Through the marines, I have learned how to always seek self-improvement, and the importance of learning something new everyday. I Learned to look out for others, instead of just myself. One must always set the example for others to follow.

How
old are your daughters and how do you balance life as a Marine and mother?

My daughters are 10 and 11 now. I’ve received a great deal of help with family care from my unit. The support of my marine family, the family readiness officer, and me managing my time well has allowed me to both be a good mom and a good marine.

How long were you deployed in Afghanistan and how did you handle being away from your family during that time?

The first time I was gone for ten months, the second time my deployment was three months. At the time, my youngest had just turned one and it was hard. The first time was much harder because of the extended amount of time I had to spend away from my family. It was hard not seeing my kids everyday, as well as being in danger. I experienced rocket attacks during my tours but thankfully made it home safely.

How do you instill the importance of education and community service in your daughters?

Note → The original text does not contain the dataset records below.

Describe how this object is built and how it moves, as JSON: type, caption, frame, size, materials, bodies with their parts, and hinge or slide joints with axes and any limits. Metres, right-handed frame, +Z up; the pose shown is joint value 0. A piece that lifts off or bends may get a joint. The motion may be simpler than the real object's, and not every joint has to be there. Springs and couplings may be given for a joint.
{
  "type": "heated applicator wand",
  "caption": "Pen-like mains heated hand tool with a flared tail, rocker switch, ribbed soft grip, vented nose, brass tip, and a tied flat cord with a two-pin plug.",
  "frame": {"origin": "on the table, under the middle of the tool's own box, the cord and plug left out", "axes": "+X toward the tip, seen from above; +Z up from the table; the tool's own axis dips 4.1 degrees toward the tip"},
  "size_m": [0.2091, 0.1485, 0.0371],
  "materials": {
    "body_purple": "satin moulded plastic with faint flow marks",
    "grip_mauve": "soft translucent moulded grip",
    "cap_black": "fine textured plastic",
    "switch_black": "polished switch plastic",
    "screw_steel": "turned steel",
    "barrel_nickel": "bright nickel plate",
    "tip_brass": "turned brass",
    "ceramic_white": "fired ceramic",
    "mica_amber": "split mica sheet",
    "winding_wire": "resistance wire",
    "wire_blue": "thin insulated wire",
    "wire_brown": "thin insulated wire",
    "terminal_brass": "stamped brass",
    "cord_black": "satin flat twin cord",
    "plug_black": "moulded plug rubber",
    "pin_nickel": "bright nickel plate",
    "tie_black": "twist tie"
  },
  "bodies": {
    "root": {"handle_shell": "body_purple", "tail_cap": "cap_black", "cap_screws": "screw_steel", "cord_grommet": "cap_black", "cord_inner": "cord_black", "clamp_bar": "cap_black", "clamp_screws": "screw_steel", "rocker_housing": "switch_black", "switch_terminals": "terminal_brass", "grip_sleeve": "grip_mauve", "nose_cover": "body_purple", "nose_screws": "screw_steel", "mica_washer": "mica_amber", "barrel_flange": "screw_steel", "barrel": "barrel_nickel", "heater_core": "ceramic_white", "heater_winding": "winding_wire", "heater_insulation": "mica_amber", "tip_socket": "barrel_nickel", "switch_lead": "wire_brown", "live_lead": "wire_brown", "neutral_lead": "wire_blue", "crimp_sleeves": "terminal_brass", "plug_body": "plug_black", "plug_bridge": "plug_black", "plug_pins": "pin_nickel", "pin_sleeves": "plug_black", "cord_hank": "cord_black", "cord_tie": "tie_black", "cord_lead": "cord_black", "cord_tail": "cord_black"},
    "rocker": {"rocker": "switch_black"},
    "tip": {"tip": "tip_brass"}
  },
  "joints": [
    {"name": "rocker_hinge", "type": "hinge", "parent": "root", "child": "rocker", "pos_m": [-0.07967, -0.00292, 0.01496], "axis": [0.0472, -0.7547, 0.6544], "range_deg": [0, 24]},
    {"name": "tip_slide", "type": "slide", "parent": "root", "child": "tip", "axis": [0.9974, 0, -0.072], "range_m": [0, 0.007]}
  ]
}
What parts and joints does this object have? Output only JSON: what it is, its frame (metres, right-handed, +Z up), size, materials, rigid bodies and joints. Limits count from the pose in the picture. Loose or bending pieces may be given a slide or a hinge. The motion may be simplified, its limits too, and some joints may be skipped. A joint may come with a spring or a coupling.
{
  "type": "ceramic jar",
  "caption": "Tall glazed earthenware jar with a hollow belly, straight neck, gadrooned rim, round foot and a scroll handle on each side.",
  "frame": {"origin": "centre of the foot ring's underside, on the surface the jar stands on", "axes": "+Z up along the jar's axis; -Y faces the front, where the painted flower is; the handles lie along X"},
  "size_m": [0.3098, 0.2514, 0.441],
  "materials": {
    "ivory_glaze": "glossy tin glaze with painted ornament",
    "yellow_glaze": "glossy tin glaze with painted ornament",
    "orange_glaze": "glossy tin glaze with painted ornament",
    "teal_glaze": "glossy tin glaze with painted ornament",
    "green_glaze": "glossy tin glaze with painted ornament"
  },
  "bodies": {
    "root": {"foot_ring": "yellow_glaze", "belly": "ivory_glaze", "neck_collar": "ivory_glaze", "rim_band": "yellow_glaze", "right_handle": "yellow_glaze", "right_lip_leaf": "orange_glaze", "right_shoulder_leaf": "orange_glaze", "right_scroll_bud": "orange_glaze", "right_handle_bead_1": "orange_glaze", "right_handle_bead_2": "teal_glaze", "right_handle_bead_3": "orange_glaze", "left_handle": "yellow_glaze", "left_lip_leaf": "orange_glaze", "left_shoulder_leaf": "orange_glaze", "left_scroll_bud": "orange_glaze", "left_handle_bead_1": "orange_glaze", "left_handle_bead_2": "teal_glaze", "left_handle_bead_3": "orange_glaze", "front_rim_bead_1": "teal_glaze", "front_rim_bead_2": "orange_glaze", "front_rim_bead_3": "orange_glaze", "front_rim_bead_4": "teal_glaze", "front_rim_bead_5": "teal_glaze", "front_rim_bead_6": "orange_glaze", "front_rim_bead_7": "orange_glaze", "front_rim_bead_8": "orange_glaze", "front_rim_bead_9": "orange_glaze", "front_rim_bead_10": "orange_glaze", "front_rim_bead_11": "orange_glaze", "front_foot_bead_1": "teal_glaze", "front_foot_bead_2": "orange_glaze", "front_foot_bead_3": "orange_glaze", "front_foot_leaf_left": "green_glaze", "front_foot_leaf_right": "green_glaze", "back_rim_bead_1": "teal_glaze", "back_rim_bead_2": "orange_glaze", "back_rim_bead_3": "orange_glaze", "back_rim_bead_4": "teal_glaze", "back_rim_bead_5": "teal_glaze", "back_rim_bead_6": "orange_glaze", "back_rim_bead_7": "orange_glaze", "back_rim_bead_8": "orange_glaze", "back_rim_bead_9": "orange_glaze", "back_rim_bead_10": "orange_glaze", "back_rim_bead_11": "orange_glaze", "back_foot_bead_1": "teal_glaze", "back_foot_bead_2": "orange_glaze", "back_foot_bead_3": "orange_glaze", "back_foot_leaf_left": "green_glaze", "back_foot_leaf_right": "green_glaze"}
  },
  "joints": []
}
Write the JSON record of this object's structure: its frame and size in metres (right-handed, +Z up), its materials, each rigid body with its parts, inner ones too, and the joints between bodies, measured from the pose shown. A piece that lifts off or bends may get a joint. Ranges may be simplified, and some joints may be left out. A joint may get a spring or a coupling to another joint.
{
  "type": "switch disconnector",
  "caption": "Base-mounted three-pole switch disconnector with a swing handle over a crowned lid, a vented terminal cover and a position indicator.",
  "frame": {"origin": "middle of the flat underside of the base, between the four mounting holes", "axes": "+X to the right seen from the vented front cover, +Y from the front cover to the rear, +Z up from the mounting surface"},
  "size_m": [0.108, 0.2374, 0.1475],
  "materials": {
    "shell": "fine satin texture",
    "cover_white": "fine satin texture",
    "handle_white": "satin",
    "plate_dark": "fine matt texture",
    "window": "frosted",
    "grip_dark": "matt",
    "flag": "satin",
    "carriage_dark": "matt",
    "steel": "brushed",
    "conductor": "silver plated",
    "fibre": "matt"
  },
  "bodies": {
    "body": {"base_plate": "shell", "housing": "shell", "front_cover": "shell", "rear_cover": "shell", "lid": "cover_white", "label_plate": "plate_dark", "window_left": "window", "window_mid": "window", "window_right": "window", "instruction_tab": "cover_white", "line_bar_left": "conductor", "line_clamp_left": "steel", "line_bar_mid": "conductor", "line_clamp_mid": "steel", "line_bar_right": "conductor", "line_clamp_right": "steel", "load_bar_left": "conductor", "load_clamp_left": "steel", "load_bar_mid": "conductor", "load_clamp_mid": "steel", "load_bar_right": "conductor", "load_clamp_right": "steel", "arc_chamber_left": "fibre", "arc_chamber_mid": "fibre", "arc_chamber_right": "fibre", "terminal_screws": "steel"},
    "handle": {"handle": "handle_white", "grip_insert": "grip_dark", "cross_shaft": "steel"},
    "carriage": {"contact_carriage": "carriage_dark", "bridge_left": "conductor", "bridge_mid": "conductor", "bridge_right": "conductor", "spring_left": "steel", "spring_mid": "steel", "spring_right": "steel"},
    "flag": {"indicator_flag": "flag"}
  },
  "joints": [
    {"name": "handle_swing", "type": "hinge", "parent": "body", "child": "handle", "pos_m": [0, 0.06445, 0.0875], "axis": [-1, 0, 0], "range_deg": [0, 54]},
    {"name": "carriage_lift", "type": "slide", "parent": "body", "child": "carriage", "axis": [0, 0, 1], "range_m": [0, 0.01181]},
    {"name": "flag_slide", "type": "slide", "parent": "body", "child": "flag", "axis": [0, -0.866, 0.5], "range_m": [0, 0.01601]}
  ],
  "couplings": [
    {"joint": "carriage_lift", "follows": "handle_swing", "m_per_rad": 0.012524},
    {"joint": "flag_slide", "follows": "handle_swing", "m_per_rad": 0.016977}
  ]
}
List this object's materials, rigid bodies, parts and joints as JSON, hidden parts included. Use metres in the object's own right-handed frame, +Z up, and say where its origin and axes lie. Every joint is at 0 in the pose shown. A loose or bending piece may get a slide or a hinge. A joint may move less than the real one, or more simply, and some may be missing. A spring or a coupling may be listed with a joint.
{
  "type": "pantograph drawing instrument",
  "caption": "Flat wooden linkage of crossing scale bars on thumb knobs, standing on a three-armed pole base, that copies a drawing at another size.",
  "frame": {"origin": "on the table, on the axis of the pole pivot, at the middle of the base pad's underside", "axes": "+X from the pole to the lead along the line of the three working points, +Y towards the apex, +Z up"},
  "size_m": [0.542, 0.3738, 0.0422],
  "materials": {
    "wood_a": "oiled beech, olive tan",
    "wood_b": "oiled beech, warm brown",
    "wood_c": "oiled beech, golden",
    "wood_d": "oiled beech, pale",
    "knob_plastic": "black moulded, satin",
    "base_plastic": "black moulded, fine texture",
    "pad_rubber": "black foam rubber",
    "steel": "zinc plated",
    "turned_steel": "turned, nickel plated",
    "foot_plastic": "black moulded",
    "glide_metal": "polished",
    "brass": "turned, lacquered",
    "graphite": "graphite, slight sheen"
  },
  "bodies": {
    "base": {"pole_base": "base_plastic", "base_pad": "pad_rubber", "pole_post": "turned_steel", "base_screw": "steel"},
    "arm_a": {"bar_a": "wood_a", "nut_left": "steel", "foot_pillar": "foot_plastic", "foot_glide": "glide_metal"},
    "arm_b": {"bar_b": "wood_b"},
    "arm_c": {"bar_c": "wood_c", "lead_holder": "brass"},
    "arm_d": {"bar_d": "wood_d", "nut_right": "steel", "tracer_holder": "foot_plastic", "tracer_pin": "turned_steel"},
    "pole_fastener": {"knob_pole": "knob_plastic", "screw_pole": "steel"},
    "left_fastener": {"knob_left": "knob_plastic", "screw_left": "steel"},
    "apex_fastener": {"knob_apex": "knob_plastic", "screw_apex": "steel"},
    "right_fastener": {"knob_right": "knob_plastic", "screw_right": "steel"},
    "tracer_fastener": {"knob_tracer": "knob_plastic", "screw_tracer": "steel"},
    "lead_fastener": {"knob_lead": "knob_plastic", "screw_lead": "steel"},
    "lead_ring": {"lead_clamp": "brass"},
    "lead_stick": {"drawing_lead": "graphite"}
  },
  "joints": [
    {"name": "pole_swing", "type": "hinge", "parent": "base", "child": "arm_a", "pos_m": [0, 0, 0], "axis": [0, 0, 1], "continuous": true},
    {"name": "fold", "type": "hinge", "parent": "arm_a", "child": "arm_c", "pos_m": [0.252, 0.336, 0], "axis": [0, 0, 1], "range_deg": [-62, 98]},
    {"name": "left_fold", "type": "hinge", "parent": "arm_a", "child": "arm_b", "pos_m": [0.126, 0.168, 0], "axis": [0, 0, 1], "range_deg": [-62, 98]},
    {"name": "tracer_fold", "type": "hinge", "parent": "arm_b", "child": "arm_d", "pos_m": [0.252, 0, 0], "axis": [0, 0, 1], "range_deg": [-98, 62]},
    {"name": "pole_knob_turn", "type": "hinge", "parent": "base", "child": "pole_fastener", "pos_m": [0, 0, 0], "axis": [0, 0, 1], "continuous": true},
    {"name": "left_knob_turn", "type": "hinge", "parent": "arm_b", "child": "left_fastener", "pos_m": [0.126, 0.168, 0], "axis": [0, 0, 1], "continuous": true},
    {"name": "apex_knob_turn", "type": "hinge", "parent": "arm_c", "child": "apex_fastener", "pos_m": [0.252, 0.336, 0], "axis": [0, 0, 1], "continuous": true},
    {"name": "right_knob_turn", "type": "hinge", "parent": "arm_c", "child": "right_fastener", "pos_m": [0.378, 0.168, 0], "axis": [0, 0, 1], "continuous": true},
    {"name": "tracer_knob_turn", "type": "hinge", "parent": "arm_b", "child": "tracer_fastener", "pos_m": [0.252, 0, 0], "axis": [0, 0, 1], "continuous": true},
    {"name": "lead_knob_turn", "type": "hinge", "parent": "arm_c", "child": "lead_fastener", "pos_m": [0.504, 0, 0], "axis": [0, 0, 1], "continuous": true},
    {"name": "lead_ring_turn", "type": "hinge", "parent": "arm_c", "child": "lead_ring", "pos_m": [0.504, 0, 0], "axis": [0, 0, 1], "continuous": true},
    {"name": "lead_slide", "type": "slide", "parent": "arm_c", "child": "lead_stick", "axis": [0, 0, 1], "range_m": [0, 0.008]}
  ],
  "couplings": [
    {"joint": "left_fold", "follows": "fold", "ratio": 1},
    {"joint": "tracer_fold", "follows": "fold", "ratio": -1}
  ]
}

I instill those qualities through leading by example. My daughters see me reading books for school, do my own  homework, and watch the news. I participate in toys for tots, and take the girls with me to basketball camp on weekends so they understand the importance of giving back.

What makes you most proud of being a Marine?

Just to say that I am one. Everyone didn’t go through that twelve weeks of training. Everyone cant say that and no one can take that away from me.I am blessed to have gone. I am much more decisive in how I proceed through life because of my experiences in the service. The friends I have gained throughout the years…I have friends all over the world. I could go to any state, and know a fellow marine. We take care of one another.

Why should more Black women consider joining the service?

Black women are strong in general. If they can get through what we have [as a people], they can get through boot camp. The sisterhood that one builds in the marine corp is a powerful thing. I have learned that I can do anything.